If you attempt to upgrade the on-disk format to v2, and there are not enough resources in the cluster, it will fail as follows:

v2-on-disk-format-errorAn option will need to be added to the upgrade command called –allow-reduced-redundancy to allow the on-disk format to be upgraded:

vsan.v2_ondisk_upgrade <cluster> --allow-reduced-redundancy

This method will not evacuate data to the other hosts in the cluster. This option will simply remove disk group(s), and add the disks back to a v2 format disk group. This is the process it uses:

  1. Select first host.
  2. Delete disks from disk group(s) which have v1 on-disk format. We ensure all objects stay available (but with reduced redundancy).
  3. Adds disks back to disk group(s), but now with v2 on-disk format.
  4. Synchronize components so that they are back to compliance.
  5. Select next host and repeat steps 2, 3 & 4 until all disk groups are upgraded
  6. When all disk groups are upgraded, upgrade the objects from v1 to v2.

Considerations:

Objects will have components going into a degraded state as part of this upgrade process. This is normal, and the components of the objects will be resynchronized as soon as the on-disk format is upgraded. This can take a bit of time if there are lots of components to resynchronize.
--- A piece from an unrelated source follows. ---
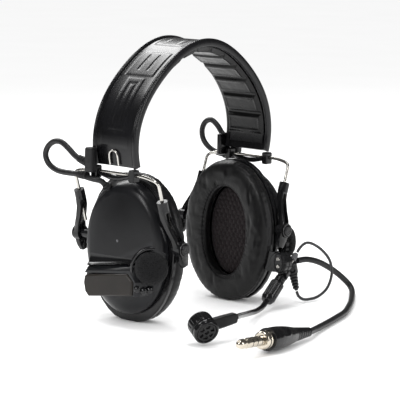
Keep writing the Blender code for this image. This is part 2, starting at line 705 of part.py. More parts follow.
def make_right_fittings():
    body = "cup_right"
    board = box("circuit_board", (-66.4, -23.0, 57.0), (-68.0, 14.0, 82.0), "board_green", body)
    chip = helper(box, "circuit_chip", (-66.6, -10.0, 63.0), (-64.8, 2.0, 75.0), None, body)
    join(board, chip)
    rod("battery_cell", CELL_CENTRE - CELL_SLOPE * 21.6, CELL_CENTRE + CELL_SLOPE * 21.6, CELL_RADIUS,
        "cell_grey", body, chamfer=0.5)
    add_body("battery_lid", body, LID_HINGE)
    rings = [lid_ring(-77.2, 1.0, 1.0), lid_ring(-80.5, 1.0, 1.0), lid_ring(-81.6, 0.95, 0.88)]
    loft(rings, "battery_lid", "lid_brown", "battery_lid")
    for name, place in BUTTON_PLACES.items():
        add_body(name, body, place)
        profile = [(0, 1.8), (1.1, 1.6), (BUTTON_RADIUS, 0.9), (BUTTON_RADIUS, -1.6), (0, -1.6)]
        turned(name, profile, place, BUTTON_AXIS, "rubber_black", name, steps=12)


# ---------------------------------------------------------------- left cup only

MIC_NECK_START = Vector((-54.0, -94.4, 15.4))
BOOM_ROUTE = [(34.1, -52.5, 6.9), (31.2, -52.9, 5.2), (24.6, -55.2, 4.0), (13.6, -59.4, 4.2),
              (1.0, -64.0, 5.5), (-12.3, -70.6, 7.6), (-26.0, -78.2, 10.2), (-40.0, -86.2, 12.9),
              (-52.5, -93.5, 15.1)]
CONNECTOR_TOP = Vector((72.0, -45.5, 31.0))
CONNECTOR_END = Vector((76.5, -48.5, 9.0))
MIC_LEAD_ROUTE = [(76.6, -48.6, 8.2), (78.0, -49.6, 4.4), (82.0, -51.4, 1.8), (88.0, -53.0, 1.5),
                  (95.5, -54.0, 2.2), (103.0, -56.0, 6.4), (107.5, -57.0, 13.0), (108.6, -57.4, 21.0),
                  (106.0, -56.6, 30.0), (99.0, -54.6, 37.8), (90.5, -53.0, 43.0), (83.0, -52.6, 45.2),
                  (77.6, -52.5, 44.5), (73.3, -52.5, 42.1), (70.75, -52.5, 39.75)]
GLAND_START = Vector((76.0, -34.6, 27.6))
GLAND_END = Vector((85.6, -40.2, 29.4))
DOWNLEAD_ROUTE = [(86.5, -40.8, 29.5), (96.5, -42.4, 29.4), (108.0, -44.4, 26.4), (120.0, -46.6, 20.6),
                  (130.5, -49.2, 13.6), (136.8, -53.4, 6.6), (134.0, -58.6, 3.2), (122.4, -67.4, 2.4),
                  (107.0, -77.8, 2.4), (91.8, -87.3, 2.4), (65.4, -101.5, 2.4), (42.0, -109.6, 2.4),
                  (18.6, -116.6, 2.5), (-1.0, -123.0, 3.2), (-13.4, -127.7, 4.4)]


def boom_point(distance):
    """A point on the boom's rod, measured up from the lower end of the clamp nut."""
    return BOOM_NUT_END + BOOM_UPWARD * distance


def make_boom():
    hinge = Vector((52.6, BOOM_AXIS_Y, BOOM_AXIS_Z))
    mount = rod("boom_mount", (48.4, hinge.y, hinge.z), (52.4, hinge.y, hinge.z), BOOM_DISC_RADIUS,
                "gloss_black", "cup_left", steps=20, chamfer=0.6)
    join(mount, helper(box, "mount_tab", (48.9, -48.0, 26.7), (51.9, -36.0, 41.7), None, "cup_left"))
    around = [oval(LEFT, x, CUP_Y, CUP_Z, CUP_HALF_WIDTH + 0.3, CUP_HALF_HEIGHT + 0.3) for x in (44, 62)]
    cut(mount, loft(around, "mount_clearance", None, "cup_left", collection=CUTTERS))

    add_body("boom_swivel", "cup_left", hinge)
    swivel = rod("boom_swivel", (52.7, hinge.y, hinge.z), (56.6, hinge.y, hinge.z), BOOM_DISC_RADIUS,
                 "gloss_black", "boom_swivel", steps=20, chamfer=0.6)
    collar = helper(rod, "swivel_collar", boom_point(24.0), boom_point(29.6), 4.3, None, "boom_swivel")
    join(swivel, collar)
    cut(swivel, helper(box, "collar_trim", (45.0, -60.0, 20.0), (52.7, -43.0, 45.0), None, "boom_swivel"))
    cut(swivel, helper(rod, "swivel_bore", boom_point(18.0), boom_point(40.0), BOOM_ROD_RADIUS + 0.15,
                       None, "boom_swivel"))

    add_body("clamp_nut", "boom_swivel", boom_point(23.6))
    nut = [(1.5, 23.6), (3.4, 23.6), (4.0, 22.8), (4.0, 18.6), (5.3, 17.4), (5.3, 3.0), (4.2, 0.0), (1.5, 0.0)]
    turned("clamp_nut", nut, BOOM_NUT_END, BOOM_UPWARD, "gloss_black", "clamp_nut", closed=True, steps=16)

    add_body("boom", "boom_swivel", boom_point(40.0))
    rod("boom_rod", boom_point(-0.1), boom_point(40.6), BOOM_ROD_RADIUS, "steel", "boom", steps=12)
    sleeve = [(0, 46.8), (1.6, 46.8), (2.3, 45.2), (2.3, 41.0), (0, 41.0)]
    turned("boom_sleeve", sleeve, BOOM_NUT_END, BOOM_UPWARD, "rubber_black", "boom", steps=12)
    tube("boom_tube", smooth_route(BOOM_ROUTE, 4.6), BOOM_TUBE_RADIUS, "gloss_black", "boom")
    make_mic_head()


def make_mic_head():
    half = MIC_THICKNESS / 2
    profile = [(0, half - 1.4), (7.2, half - 1.4), (7.6, half), (8.4, half), (MIC_RADIUS, half - 0.8),
               (MIC_RADIUS, 2.2), (MIC_RADIUS - 0.4, 1.9), (MIC_RADIUS - 0.4, 1.3), (MIC_RADIUS, 1.0),
               (MIC_RADIUS, 1.0 - half), (8.0, -half), (0, -half)]
    turned("mic_head", profile, MIC_CENTRE, MIC_NORMAL, "rubber_black", "boom", steps=22)
    grille = [(0, half - 0.4), (6.7, half - 0.4), (6.7, half - 1.1), (0, half - 1.1)]
    turned("mic_grille", grille, MIC_CENTRE, MIC_NORMAL, "gloss_black", "boom", steps=24)
    across = (MIC_CENTRE - MIC_NECK_START).normalized()
    side_way = across.cross(Vector((0, 0, 1))).normalized()
    rise = side_way.cross(across).normalized()
    rings = []
    for distance, half_high, half_deep in ((0.0, 2.8, 2.4), (1.0, 3.5, 2.8), (12.0, 3.9, 3.2), (24.0, 3.9, 3.2)):
        centre = MIC_NECK_START + across * distance
        rings.append([centre + rise * a * half_high + side_way * b * half_deep
                      for a, b in ((1, 0.7), (0.7, 1), (-0.7, 1), (-1, 0.7),
                                   (-1, -0.7), (-0.7, -1), (0.7, -1), (1, -0.7))])
    neck = loft(rings, "mic_neck", "rubber_black", "boom")
    cut(neck, helper(rod, "neck_clearance", MIC_CENTRE - MIC_NORMAL * 12, MIC_CENTRE + MIC_NORMAL * 12,
                     MIC_RADIUS + 0.3, None, "boom", steps=28))


def make_left_fittings():
    body = "cup_left"
    top, end = CONNECTOR_TOP, CONNECTOR_END
    length = (end - top).length
    profile = [(0, length), (3.4, length), (4.4, length - 1.2), (4.2, length - 9.0)]
    for i in range(4):
        high = length - 9.2 - i * 3.0
        profile += [(2.2 - 0.12 * i, high), (2.2 - 0.12 * i, high - 0.9),
                    (3.2 - 0.24 * i, high - 1.1), (3.2 - 0.24 * i, high - 2.8)]
    profile.append((0, high - 2.8))
    turned("mic_connector", profile, end, top - end, "rubber_black", body, steps=12)

    gland = [(0, 11.2), (2.7, 11.2), (3.2, 6.0), (3.9, 5.6), (3.9, 3.6), (3.2, 3.4), (3.2, 0), (0, 0)]
    turned("downlead_gland", gland, GLAND_START, GLAND_END - GLAND_START, "rubber_black", body, steps=12)
    tube("mic_lead", smooth_route(MIC_LEAD_ROUTE, 4.2), MIC_LEAD_RADIUS, "cable", body)
    tube("downlead", smooth_route(DOWNLEAD_ROUTE, 8.5), DOWNLEAD_RADIUS, "cable", body)
    make_plug(body)


def make_plug(body):
    """A relief, a moulded body, a metal collar and a ringed finger with four contacts."""
    ribs = []
    for i in range(5):
        near = 1.0 + i * 4.2
        radius = 3.0 + 0.35 * i
        ribs += [(near, radius), (near + 2.6, radius + 0.2), (near + 3.0, radius - 0.7), (near + 3.8, radius - 0.6)]
    shell = [(0, 56.0), (7.0, 56.0), (7.6, 54.5), (7.9, 46.0), (7.4, 38.0), (6.4, 29.0), (5.4, 22.4)]
    profile = shell + [(r, d) for d, r in reversed(ribs)] + [(2.6, 0.4), (0, 0.4)]
    origin = PLUG_START
    turned("plug_body", profile, origin, PLUG_DIRECTION, "rubber_black", body, steps=16)
    barrel = [(0, 63.5), (5.6, 63.5), (6.2, 62.6), (6.2, 56.3), (0, 56.3)]
    turned("plug_barrel", barrel, origin, PLUG_DIRECTION, "nickel", body, steps=18)
    finger = [(0, 92.0), (2.0, 91.6), (3.3, 88.6), (3.3, 84.5), (2.6, 83.6), (3.5, 82.6)]
    for start in (82.6, 77.0, 71.4):
        finger += [(3.5, start), (3.5, start - 4.4), (3.0, start - 4.5), (3.0, start - 5.5)]
    finger += [(3.5, 65.8), (3.5, 63.8), (0, 63.8)]
    tidy = [point for k, point in enumerate(finger) if k == 0 or point != finger[k - 1]]
    turned("plug_finger", tidy, origin, PLUG_DIRECTION, "nickel", body, steps=14)


def make_all():
    add_body("headphones", None, (0, 0, 0))
    make_headband()
    for side, word in SIDES:
        make_band_end(side, word)
        make_link(side, word)
        make_yoke(side, word)
        make_fork(side, word)
        make_cup(side, word)
    make_right_fittings()
    make_boom()
    make_left_fittings()


make_all()
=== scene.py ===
"""Looks of a folding two-way radio headset: materials, soft parts, cords, camera and light.

Every size and place is in the model's millimetres, which at() moves by BASE and scales to the
frame's metres. Lights and the materials' texture heights are in metres. X points to the wearer's
left, Y to the rear and Z up. A profile is a list of (radius, height) from an axis.
"""
import json
from math import atan2, copysign, cos, degrees, exp, hypot, pi, radians, sin, sqrt

import bmesh
import bpy
from mathutils import Matrix, Vector, noise


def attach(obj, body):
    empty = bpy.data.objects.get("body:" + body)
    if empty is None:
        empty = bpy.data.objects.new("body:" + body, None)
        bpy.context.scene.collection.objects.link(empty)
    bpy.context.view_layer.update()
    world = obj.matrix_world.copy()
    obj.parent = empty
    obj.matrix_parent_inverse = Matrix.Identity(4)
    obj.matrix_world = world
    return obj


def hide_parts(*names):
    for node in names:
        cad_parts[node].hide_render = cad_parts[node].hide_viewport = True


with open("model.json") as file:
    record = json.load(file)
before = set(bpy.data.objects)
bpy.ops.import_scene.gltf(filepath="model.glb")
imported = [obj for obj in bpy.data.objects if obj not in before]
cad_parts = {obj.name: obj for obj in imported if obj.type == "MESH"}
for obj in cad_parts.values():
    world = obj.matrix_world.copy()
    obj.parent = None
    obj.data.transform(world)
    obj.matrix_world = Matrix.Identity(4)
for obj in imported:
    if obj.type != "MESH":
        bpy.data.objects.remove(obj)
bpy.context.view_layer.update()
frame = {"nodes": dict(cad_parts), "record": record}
NODES = frame["nodes"]

MM = 0.001
BASE = Vector((2.83, 23.3, 0))
RIGHT, LEFT = -1, 1
SIDES = ((RIGHT, "right"), (LEFT, "left"))
ENDS = ((-1, "front"), (1, "rear"))


def at(*point):
    """A point of the model, in millimetres, as a place in the frame, in metres."""
    return (Vector(point) + BASE) * MM


def link(thing):
    bpy.context.scene.collection.objects.link(thing)


# ==== Camera and light

VIEW_AZIMUTH, VIEW_ELEVATION, VIEW_ROLL = -50.29, 8.75, 1.35
VIEW_DISTANCE = 1400.25
VIEW_TARGET = Vector((18.78, 0, 78.15))
VIEW_LENS = 170.4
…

There is a detailed step-by-step upgrade path in the VSAN 6.0 Administrators Guide. There is also details on some possible gotchas in the VSAN 6.0 Troubleshooting Reference Manual. I would strongly urge anyone contemplating an upgrade of VSAN to read these documents carefully.

6 comments
    • Hi Zach, thanks for the comment. Readers should refer to the official documentation for items 1 & 2, including the order. As I said in the post, these are outside the scope of the discussion. However, I will reverse the order of 1 & 2 as it does appear to be causing some confusion.

    • Hi Andrea,

      It is displayed in the vSphere web client UI against each of the disk groups, and it can also be queries through RVC commands (e.g. vsan.disks_stats).

      And yes, deploying vSphere 6.0 vanilla will automatically create a v2 (VirstoFS) on-disk format.